## Aim:
Every line containing the word "picture" needs to be found and copied.

## Dataset extract:
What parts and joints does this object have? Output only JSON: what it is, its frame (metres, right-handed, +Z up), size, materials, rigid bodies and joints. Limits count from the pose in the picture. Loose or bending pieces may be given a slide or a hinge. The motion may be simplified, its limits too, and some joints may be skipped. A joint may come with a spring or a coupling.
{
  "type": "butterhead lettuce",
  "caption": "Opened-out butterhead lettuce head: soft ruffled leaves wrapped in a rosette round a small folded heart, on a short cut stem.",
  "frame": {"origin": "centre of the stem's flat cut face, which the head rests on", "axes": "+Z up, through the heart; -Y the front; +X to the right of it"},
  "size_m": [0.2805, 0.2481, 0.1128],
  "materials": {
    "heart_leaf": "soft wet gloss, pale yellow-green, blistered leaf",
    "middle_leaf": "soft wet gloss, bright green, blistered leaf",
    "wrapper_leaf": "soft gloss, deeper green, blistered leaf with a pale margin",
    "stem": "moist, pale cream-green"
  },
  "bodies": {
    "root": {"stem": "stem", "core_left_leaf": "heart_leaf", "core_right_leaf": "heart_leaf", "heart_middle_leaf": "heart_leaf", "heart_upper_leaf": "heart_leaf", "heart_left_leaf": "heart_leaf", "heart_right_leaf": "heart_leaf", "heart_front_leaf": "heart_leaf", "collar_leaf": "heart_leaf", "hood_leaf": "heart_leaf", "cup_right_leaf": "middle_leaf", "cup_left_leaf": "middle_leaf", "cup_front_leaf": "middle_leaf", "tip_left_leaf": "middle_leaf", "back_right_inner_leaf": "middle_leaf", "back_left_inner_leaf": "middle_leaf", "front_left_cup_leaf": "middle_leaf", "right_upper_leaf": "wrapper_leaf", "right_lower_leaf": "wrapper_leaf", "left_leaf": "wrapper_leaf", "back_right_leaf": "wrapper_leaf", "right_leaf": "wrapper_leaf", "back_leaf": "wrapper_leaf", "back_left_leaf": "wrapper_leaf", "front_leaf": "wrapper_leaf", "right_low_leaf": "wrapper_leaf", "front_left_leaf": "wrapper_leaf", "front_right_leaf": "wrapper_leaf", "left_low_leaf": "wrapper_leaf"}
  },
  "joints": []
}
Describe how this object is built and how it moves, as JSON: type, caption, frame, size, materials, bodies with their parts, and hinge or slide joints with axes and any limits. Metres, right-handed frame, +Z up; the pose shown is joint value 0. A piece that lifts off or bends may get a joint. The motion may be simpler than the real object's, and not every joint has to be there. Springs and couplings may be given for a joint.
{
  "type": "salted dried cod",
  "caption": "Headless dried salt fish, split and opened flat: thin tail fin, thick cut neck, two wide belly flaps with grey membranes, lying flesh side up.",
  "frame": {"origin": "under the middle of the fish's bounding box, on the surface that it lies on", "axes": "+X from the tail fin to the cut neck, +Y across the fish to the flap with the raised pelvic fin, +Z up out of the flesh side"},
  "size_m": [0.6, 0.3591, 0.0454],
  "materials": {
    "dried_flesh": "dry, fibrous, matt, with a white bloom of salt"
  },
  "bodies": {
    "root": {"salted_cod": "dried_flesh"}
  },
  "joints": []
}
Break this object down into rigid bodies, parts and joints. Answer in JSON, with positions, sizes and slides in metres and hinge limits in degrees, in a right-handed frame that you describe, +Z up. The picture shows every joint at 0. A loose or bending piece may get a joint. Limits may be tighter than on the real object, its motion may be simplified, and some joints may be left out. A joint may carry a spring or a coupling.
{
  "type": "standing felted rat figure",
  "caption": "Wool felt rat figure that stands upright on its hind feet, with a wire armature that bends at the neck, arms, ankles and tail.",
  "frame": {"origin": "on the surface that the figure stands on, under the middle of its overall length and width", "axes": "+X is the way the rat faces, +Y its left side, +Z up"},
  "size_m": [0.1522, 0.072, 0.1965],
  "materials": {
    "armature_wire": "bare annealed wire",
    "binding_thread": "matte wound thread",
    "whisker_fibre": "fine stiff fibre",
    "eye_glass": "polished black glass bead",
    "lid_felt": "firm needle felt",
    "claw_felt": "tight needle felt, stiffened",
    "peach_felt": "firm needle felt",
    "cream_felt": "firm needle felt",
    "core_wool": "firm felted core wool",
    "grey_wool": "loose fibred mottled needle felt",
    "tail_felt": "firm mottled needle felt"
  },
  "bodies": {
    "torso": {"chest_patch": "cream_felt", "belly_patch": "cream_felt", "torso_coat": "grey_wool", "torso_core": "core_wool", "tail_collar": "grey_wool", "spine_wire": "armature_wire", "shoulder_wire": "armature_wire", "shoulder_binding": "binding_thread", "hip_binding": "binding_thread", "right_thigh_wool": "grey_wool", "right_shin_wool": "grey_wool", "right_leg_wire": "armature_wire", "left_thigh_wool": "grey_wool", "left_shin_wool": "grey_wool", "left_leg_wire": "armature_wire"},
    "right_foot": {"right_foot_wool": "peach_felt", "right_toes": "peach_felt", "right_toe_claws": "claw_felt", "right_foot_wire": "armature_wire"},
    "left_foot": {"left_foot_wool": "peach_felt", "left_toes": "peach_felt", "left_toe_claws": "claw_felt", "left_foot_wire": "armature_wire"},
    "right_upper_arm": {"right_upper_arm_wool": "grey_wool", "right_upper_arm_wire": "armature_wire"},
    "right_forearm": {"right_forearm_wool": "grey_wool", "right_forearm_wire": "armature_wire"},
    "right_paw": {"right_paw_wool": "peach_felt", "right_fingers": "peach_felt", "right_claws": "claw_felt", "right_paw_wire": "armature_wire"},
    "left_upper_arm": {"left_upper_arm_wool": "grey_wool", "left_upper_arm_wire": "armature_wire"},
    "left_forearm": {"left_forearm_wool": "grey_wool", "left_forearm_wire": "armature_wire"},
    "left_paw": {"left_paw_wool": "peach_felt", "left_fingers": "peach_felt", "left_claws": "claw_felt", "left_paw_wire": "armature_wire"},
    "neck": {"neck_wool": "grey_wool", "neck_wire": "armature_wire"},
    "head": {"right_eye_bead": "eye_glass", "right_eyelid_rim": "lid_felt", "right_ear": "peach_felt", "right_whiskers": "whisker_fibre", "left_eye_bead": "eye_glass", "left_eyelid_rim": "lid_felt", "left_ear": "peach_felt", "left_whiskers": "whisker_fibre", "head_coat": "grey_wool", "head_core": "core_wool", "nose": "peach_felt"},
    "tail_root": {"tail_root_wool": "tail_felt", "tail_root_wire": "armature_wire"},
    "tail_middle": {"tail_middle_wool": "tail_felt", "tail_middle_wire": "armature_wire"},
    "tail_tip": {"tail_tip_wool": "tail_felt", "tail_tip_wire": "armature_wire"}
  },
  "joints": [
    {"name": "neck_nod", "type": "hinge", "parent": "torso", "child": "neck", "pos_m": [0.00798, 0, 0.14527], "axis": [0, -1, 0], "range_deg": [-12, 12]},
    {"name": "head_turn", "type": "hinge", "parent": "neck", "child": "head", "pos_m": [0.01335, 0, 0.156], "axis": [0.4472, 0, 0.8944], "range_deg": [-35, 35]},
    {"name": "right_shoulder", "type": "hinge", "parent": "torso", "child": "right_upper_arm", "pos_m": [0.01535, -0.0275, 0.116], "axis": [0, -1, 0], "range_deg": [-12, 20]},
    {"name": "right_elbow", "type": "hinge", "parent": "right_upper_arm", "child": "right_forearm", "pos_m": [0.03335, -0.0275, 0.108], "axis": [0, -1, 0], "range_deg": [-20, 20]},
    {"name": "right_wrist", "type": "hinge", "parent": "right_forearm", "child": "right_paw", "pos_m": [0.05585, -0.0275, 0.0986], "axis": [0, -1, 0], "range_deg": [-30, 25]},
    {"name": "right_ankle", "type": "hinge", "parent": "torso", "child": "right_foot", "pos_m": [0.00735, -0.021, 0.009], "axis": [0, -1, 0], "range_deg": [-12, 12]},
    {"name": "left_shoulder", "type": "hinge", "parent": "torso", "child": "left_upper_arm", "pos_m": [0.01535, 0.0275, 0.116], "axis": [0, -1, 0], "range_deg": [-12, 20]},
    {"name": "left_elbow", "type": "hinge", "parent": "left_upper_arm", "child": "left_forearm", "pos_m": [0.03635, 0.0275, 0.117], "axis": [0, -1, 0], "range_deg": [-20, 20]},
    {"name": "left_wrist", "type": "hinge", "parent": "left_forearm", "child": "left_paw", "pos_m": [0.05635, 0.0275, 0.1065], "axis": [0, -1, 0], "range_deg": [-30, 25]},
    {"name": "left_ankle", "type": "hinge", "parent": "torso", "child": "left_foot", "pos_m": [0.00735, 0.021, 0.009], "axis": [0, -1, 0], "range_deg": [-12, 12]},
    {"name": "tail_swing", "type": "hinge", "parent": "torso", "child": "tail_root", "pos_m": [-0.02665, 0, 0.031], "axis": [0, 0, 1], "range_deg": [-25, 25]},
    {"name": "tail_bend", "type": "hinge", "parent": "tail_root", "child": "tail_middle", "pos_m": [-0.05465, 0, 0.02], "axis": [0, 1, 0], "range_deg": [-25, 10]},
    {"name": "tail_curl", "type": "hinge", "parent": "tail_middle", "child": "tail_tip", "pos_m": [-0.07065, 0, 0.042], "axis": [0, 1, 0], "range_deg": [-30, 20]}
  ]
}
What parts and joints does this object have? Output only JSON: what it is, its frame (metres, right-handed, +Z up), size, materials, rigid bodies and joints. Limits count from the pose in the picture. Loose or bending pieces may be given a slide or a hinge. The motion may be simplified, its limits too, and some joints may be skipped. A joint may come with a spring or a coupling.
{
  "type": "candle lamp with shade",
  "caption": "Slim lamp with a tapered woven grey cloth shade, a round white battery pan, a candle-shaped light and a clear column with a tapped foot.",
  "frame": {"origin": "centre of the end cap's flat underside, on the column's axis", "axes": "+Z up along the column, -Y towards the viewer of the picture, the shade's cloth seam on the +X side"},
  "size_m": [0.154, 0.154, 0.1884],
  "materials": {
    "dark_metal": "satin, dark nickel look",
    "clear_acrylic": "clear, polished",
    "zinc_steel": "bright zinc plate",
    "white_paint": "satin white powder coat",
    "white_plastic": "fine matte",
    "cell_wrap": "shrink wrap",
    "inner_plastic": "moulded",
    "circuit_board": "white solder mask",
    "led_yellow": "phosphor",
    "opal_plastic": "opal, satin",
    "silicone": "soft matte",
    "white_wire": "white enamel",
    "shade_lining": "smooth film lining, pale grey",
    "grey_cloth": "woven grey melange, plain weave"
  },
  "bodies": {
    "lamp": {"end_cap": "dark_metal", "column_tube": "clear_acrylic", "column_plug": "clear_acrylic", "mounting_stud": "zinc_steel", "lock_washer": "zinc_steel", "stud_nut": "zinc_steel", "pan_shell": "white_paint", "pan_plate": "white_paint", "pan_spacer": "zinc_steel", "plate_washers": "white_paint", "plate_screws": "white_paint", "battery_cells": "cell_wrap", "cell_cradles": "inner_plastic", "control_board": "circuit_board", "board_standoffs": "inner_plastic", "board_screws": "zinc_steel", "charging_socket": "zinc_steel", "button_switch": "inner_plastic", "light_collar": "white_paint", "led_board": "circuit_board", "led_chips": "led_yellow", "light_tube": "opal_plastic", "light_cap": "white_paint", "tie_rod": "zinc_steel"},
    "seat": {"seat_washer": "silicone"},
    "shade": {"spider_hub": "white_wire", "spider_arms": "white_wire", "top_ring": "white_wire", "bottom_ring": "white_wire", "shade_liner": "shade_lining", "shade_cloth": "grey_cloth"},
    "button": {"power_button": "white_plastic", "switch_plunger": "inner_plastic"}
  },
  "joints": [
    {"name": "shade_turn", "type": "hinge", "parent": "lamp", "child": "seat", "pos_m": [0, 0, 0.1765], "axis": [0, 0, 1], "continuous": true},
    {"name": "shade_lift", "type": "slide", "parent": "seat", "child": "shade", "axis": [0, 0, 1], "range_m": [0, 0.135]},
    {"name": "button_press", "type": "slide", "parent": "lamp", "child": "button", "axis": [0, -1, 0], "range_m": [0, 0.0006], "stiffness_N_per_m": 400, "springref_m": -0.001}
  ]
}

## The response:
What parts and joints does this object have? Output only JSON: what it is, its frame (metres, right-handed, +Z up), size, materials, rigid bodies and joints. Limits count from the pose in the picture. Loose or bending pieces may be given a slide or a hinge. The motion may be simplified, its limits too, and some joints may be skipped. A joint may come with a spring or a coupling.
Break this object down into rigid bodies, parts and joints. Answer in JSON, with positions, sizes and slides in metres and hinge limits in degrees, in a right-handed frame that you describe, +Z up. The picture shows every joint at 0. A loose or bending piece may get a joint. Limits may be tighter than on the real object, its motion may be simplified, and some joints may be left out. A joint may carry a spring or a coupling.
What parts and joints does this object have? Output only JSON: what it is, its frame (metres, right-handed, +Z up), size, materials, rigid bodies and joints. Limits count from the pose in the picture. Loose or bending pieces may be given a slide or a hinge. The motion may be simplified, its limits too, and some joints may be skipped. A joint may come with a spring or a coupling.
  "frame": {"origin": "centre of the end cap's flat underside, on the column's axis", "axes": "+Z up along the column, -Y towards the viewer of the picture, the shade's cloth seam on the +X side"},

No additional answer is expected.